= Green coffee extract =

Extract of unroasted coffee beans

Green coffee extract is an extract of unroasted, green coffee beans. It is used in the Swiss water process for decaffeinating coffee. It has also been used as a weight-loss supplement and as an ingredient in other weight-loss products, although there is insufficient clinical evidence that it is effective or safe for such uses. In 2014, one of the primary trials showing benefit was retracted and the company that sponsored the study, Applied Food Sciences, was fined by the Federal Trade Commission for making baseless weight-loss claims using the flawed study. Green coffee extract can also be prepared as an infusion from green coffee beans.

==Research==
A 2011 review found tentative evidence that green coffee extract promotes weight loss; however, the quality of the evidence was poor. A larger 2017 review assessed the effects of chlorogenic acid, the main phenolic compound in green coffee extract, determining that human studies to date were of poor quality and that no conclusions could be drawn from them.

==History==
In April and September 2012, The Dr. Oz Show featured green coffee extract, and conducted its own non-scientific study as to its efficacy. The guest on that show, Lindsey Duncan, had been fined $9 million by the Federal Trade Commission for making deceptive and unsubstantiated claims related to green coffee products promoted on The Dr. Oz Show.

==Controversy==
Fortune magazine reported in June 2014 that the benefits of consuming green coffee bean extract had been largely disproved by studies to date, and that green coffee extract has been the subject of Federal Trade Commission action against a Florida company and the subject of Senate hearings against misleading advertising for weight loss products.

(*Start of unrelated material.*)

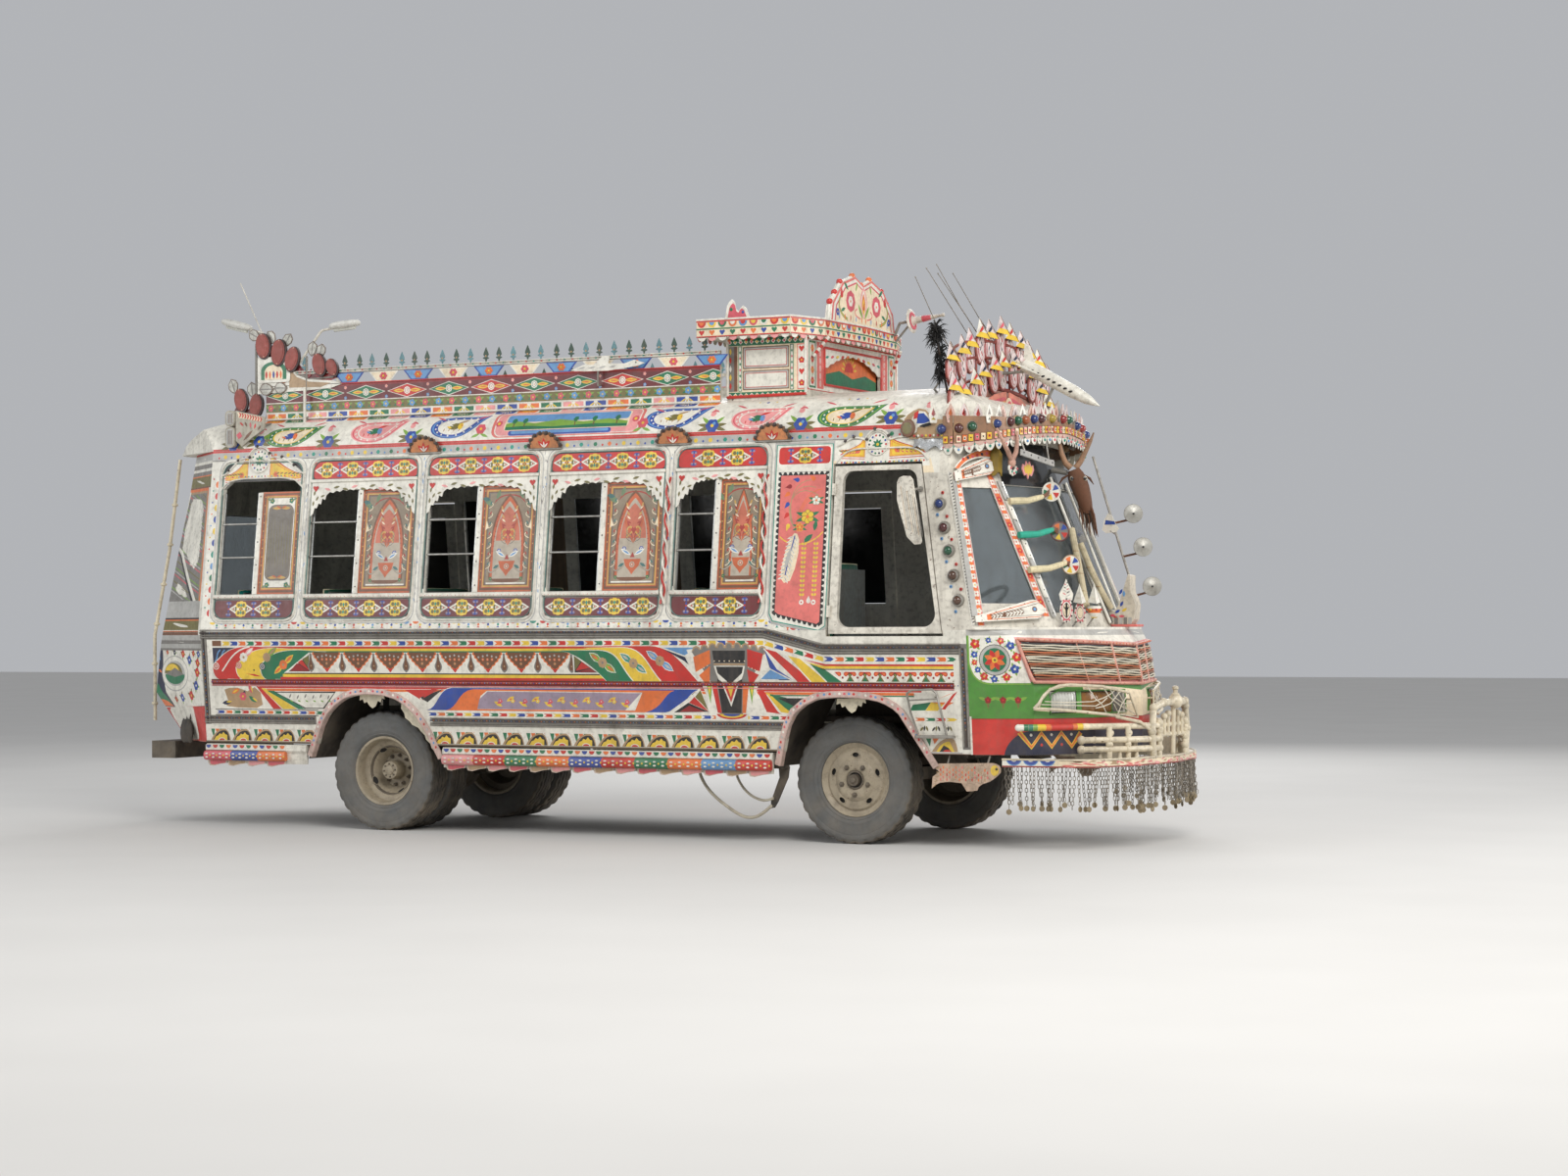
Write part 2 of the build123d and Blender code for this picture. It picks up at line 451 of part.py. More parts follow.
bow = lambda y: 5165 if abs(y) > 250 else 5195
for (ya, za), (yb, zb) in zip(HOOP, HOOP[1:]):
    bars.append(rod((bow(ya), ya, za), (bow(yb), yb, zb), 21))
for y, z in HOOP[1:-1]:
    bars.append(ball((bow(y), y, z), 21))
bars.append(ball((5203.7, 0, 876), 46))
for z in (675, 735):
    bars.append(rod((5172, -245, z), (5172, 245, z), 15))
bars.append(rod((5185, 0, 540), (5190, 0, 870), 15))
bull = bars[0]
for b in bars[1:]:
    bull = bull.fuse(b)
bull = joined(joined(bull.cut(stack(LOWER, -2))).cut(one(bumper)))
put("bull_bar", one(bull))

# ---------------------------------------------------------------- skirts
for x0, x1 in ((SIDE_X0, -560), (520, 2930)):
    for s in (1, -1):
        y = side_y(560)
        prof = [(s * (y - 45), 562), (s * y, 562), (s * (y + 14), 545), (s * (y + 14), 520), (s * y, 500), (s * (y - 8), 430), (s * (y - 16), 430), (s * (y - 20), 498), (s * (y - 45), 498)]
        put("skirt_rails", along_x(prof, x0, x1))

# ---------------------------------------------------------------- doors
def leaf_outline(g):
    return [(CAB[0] + g, CAB_Z0 + g), (CAB[1] - g, CAB_Z0 + g), (CAB[2] - g, CAB_Z1 - g), (CAB[0] + g, CAB_Z1 - g)]      # g: gap all round
def side_sheet(x0, x1):
    """right side skin of the cab, from below the belt to above the door"""
    low = along_x([(-side_y(1270), 1270), (-side_y(BELT_Z), BELT_Z), (-side_y(BELT_Z) + WALL, BELT_Z), (-side_y(1270) + WALL, 1270)], x0, x1)
    up = along_x([(-side_y(BELT_Z), BELT_Z), (-side_y(2350), 2350), (-side_y(2350) + WALL, 2350), (-side_y(BELT_Z) + WALL, BELT_Z)], x0, x1)
    return one(fuse(low, up))
door = side_sheet(CAB[0], CAB[1])
door = one(door.intersect(along_y(leaf_outline(DOOR_GAP), -1300, -800)))
CAB_WINDOW = [("to", CAB[0] + 62, 1410), ("to", CAB[0] + 62, 2230), ("via", CAB[0] + 82, 2278), ("to", CAB[0] + 130, 2296), ("to", CAB[2] - 96, 2296),
              ("via", CAB[2] - 52, 2278), ("to", CAB[2] - 30, 2230), ("to", CAB[1] - 56, 1430), ("via", CAB[1] - 70, 1366), ("to", CAB[1] - 136, 1338),
              ("to", CAB[0] + 134, 1338), ("via", CAB[0] + 84, 1358)]
door = door.cut(curve_along_y(CAB_WINDOW, -1300, -800))
def barrel(z0, z1):
    """hinge barrel on the door's leaning axis, and its leaf on the door"""
    yy = lambda z: -(side_y(z) + 10)
    plate = ext([(3342, -side_y(z0) + 3, z0), (3342, -side_y(z0) - 12, z0), (3342, -side_y(z1) - 12, z1), (3342, -side_y(z1) + 3, z1)], (16, 0, 0))
    return [rod((3341, yy(z0), z0), (3341, yy(z1), z1), 9), plate]
for z0, z1 in ((1400, 1470), (2150, 2220)):
    door = joined(door).fuse(*barrel(z0, z1))
put("driver_door", one(door))
mirror_back = along_x([(-1150, 1830), (-1120, 1830), (-1088, 2250), (-1118, 2250)], 3840, 4010)
arm = [rod((3912, -side_y(2262) - 1.5, 2262), (3912, -1092, 2240), 8)]
put("driver_mirror", one(fuse(mirror_back, *arm)))
lf = side_sheet(CAB[0] - 8, CAB[1])
lf = one(lf.intersect(along_y(leaf_outline(1), -1300, -800)))
lf = lf.cut(curve_along_y(CAB_WINDOW, -1300, -800))
lf = one(flip(one(lf)).cut(wind))
put("left_cab_window_frame", one(fuse(lf, flip(mirror_back), rod((3912, side_y(2262) - 12, 2262), (3912, 1092, 2240), 8))))

for name, (x0, x1) in DOORS.items():
    a, b = x0 + 18, x1 - DOOR_GAP
    low = along_x([(side_y(650), 650), (BELT_Y, BELT_Z), (BELT_Y - WALL, BELT_Z), (side_y(650) - WALL, 650)], a, b)
    up = along_x([(BELT_Y, BELT_Z), (side_y(2252), 2252), (side_y(2252) - WALL, 2252), (BELT_Y - WALL, BELT_Z)], a, b)
    d = fuse(low, up).cut(box(a + 80, b - 80, 800, 1200, 1500, 2150))
    for z0, z1 in ((1180, 1250), (1400, 1470)):                   # hinge barrels on the front edge
        d = d.fuse(rod((x1 - 4, 1085, z0), (x1 - 4, 1085, z1), 9), box(x1 - 24, x1 - 8, 1040, 1085, z0, z1))
    put(name, one(d))

# ---------------------------------------------------------------- inside
ROWS = [-1290, -560, 190, 940, 1650]          # seat rows, rear edge of each cushion
for i, x in enumerate(ROWS):
    for s in (1, -1):
        if s > 0 and i in (0,):
            continue
        y0, y1 = sorted((s * 270, s * 900))
        if i in (0,):
            y0, y1 = sorted((s * 270, s * 860))
        z = 1050
        put("seat_cushions", box(x + 130, x + 560, y0, y1, z + 2, z + 110), box(x + 20, x + 110, y0, y1, z + 130, z + 560))
        # seat pan, its back, two legs at the aisle and a bracket on the wall
        leg = [box(x + a, x + a + 30, *sorted((s * 275, s * 305)), FLOOR_Z1, z - 20) for a in (150, 500)]
        hold = box(x + 180, x + 520, *sorted((s * 895, s * 1003)), z - 20, z - 6) if i else box(x + 180, x + 520, *sorted((s * 855, s * 990)), z - 20, z - 6)
        put("seat_frames", one(fuse(box(x + 110, x + 560, y0, y1, z - 20, z), box(x + 110, x + 126, y0, y1, z - 20, z + 540), hold, *leg)))
put("seat_cushions", box(3280, 3700, -800, -370, 1102, 1200), box(3180, 3260, -800, -370, 1220, 1740))
put("seat_frames", one(fuse(box(3262, 3700, -800, -370, 1060, 1100), box(3262, 3276, -800, -370, 1060, 1700), box(3400, 3440, -700, -470, 974, 1060))))
put("dashboard", along_y([(4300, 1080), (4300, 1300), (4420, 1316), (4560, 1316), (4560, 1080)], -760, 760))
ring = Solid.make_torus(215, 14, Plane(origin=(4130, -585, 1450), z_dir=(-0.75, 0, 1)))
col = rod((4130, -585, 1450), (4420, -585, 1064), 22)
spokes = [rod((4130 , -585 + a, 1450), (4130, -585 + b, 1450), 9) for a, b in ((-212, 212),)]
put("steering_wheel", one(fuse(ring, *spokes, col.cut(box(4290, 4600, -700, -400, 900, 1330)))))

# ---------------------------------------------------------------- hanging ropes under the right side
ROPES = {
    "hanging_rope_long": ([(2334, -846, 498), (2334, -846, 436), (2362, -848, 372), (2408, -850, 312), (2466, -852, 262), (2530, -852, 218), (2600, -852, 176), (2668, -850, 146), (2738, -848, 150), (2798, -846, 184), (2846, -846, 226)], 11),
    "hanging_rope_short": ([(2592, -844, 498), (2592, -844, 440), (2612, -842, 382), (2648, -844, 330), (2696, -844, 288), (2754, -844, 262), (2812, -844, 254), (2858, -844, 272)], 9),
}
for name, (pts, r) in ROPES.items():
    radii = []
    for a, b, c in zip(pts, pts[1:], pts[2:]):
        u, v = Vector(*b) - Vector(*a), Vector(*c) - Vector(*b)
        turn = u.get_angle(v)
        radii.append(0.45 * min(u.length, v.length) / math.tan(math.radians(turn / 2)))
    print(name, "radii", [round(x) for x in radii])
    path = FilletPolyline(*pts, radius=radii)
    prof = Wire.make_circle(r, Plane(origin=pts[0], z_dir=Vector(*pts[1]) - Vector(*pts[0])))
    put(name, Solid.sweep(prof, path=path.wire()))

put("mudflap_strap", fuse(along_y([(2890, 470), (2965, 470), (2955, 402), (2884, 250), (2860, 212), (2836, 208), (2836, 250), (2896, 402)], -835, -823), box(2890, 2960, -949, -823, 462, 480)))
put("rope_brackets", *[box(x, x + 40, -949, -823, 498, 516) for x in (2311, 2568)])

# ---------------------------------------------------------------- write
for name, items in NODES.items():
    moved = [s.moved(Location((-X_CENTRE, 0, 0))) for s in items]
    shape = moved[0] if len(moved) == 1 else Compound(moved)
    export_step(shape, f"parts/{name}.step")
boxes = [s.bounding_box() for items in NODES.values() for s in items]
print(len(NODES), "nodes; x", min(b.min.X for b in boxes), max(b.max.X for b in boxes),
      "y", min(b.min.Y for b in boxes), max(b.max.Y for b in boxes), "z", min(b.min.Z for b in boxes), max(b.max.Z for b in boxes))
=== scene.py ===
"""Looks of the decorated minibus: finishes, painted ornament, wheels, cushions, ropes, lamps."""
import bpy, math, json, random
from mathutils import Vector, Matrix
from mathutils.geometry import delaunay_2d_cdt


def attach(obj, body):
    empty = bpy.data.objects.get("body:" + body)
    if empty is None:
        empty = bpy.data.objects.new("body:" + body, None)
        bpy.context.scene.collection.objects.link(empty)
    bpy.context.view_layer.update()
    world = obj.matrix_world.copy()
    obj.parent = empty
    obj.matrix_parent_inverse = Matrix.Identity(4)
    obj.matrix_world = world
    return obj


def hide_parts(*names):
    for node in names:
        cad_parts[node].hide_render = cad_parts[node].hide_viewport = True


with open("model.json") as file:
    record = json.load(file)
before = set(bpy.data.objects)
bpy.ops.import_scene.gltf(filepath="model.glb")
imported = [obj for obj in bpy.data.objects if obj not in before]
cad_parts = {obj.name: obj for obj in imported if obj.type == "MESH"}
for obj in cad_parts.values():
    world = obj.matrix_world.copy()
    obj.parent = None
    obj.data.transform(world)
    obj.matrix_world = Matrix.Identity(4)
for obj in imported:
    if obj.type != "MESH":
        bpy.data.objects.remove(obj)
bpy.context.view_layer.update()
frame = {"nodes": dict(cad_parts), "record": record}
random.seed(7)
X0 = 1.55                     # drawing X runs from the rear axle; the frame's origin is 1.55 m ahead of it
BODY = "bus_body"


# ------------------------------------------------------------------ camera, floor, light
def camera():
    az, pitch, roll = math.radians(26.111924), math.radians(0.811396), math.radians(-0.199695)
    sa, ca, sp, cp = math.sin(az), math.cos(az), math.sin(pitch), math.cos(pitch)
    F = Vector((-sa * cp, ca * cp, sp)); R = Vector((ca, sa, 0.0)); U = R.cross(F)
    cr, sr = math.cos(roll), math.sin(roll)
    R2, U2 = R * cr + U * sr, U * cr - R * sr
    m = Matrix((R2, U2, -F)).transposed().to_4x4()
    m.translation = (9.474018, -17.343698, 1.323661)
    cam = bpy.data.cameras.new("camera"); cam.sensor_width, cam.lens = 36.0, 36.0 * 3005.5066 / 1600.0
    ob = bpy.data.objects.new("camera", cam); bpy.context.scene.collection.objects.link(ob)
    ob.matrix_world = m; cam.clip_end = 200; bpy.context.scene.camera = ob
camera()


def lin(c):
    return tuple((v / 12.92 if v <= .04045 else ((v + .055) / 1.055) ** 2.4) for v in (x / 255.0 for x in c[:3]))


def light(name, kind, loc, target, energy, size=4.0, colour=(1, 1, 1), size_y=None):
    ld = bpy.data.lights.new(name, kind)
    ld.energy = energy
    ld.color = colour
    if kind == "AREA":
        ld.shape = "RECTANGLE"
        ld.size, ld.size_y = size, size_y or size
    if kind == "SUN":
        ld.angle = size
    ob = bpy.data.objects.new(name, ld)
    bpy.context.scene.collection.objects.link(ob)
    ob.location = loc
    ob.rotation_euler = (Vector(target) - Vector(loc)).to_track_quat("-Z", "Y").to_euler()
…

In May 2014, the Federal Trade Commission (FTC) charged the Florida-based manufacturers of a product called Pure Green Coffee with deceiving consumers with false weight loss claims. The FTC said that reliance on the Vinson study was deceptive since serious methodological flaws render its results unreliable.

On June 17, 2014, the U.S. Senate subcommittee on Science, and Transportation Committee held hearings to discuss weight-loss products and consumer protection. During the hearings, green coffee extract was cited often as an example of a "phony" product sold to consumers. When Dr. Oz. defended his endorsement of green coffee extract and other weight loss products on his show, Senator Claire McCaskill stated that the "scientific community is almost monolithic against you in terms of the efficacy of the three products that you call miracles." During the hearing, Dr. Oz stated "I actually do personally believe in the items I talk about on the show. I passionately study them. I recognize they don't have the scientific muster to present as fact but nevertheless I would give my audience the advice I give my family all the time, and I have given my family these products. Specifically the ones you mentioned, then I'm comfortable with that part." He said he believes in them "as short-term crutches, and even has his family try them. But there's no long-term miracle pill out there without diet and exercise."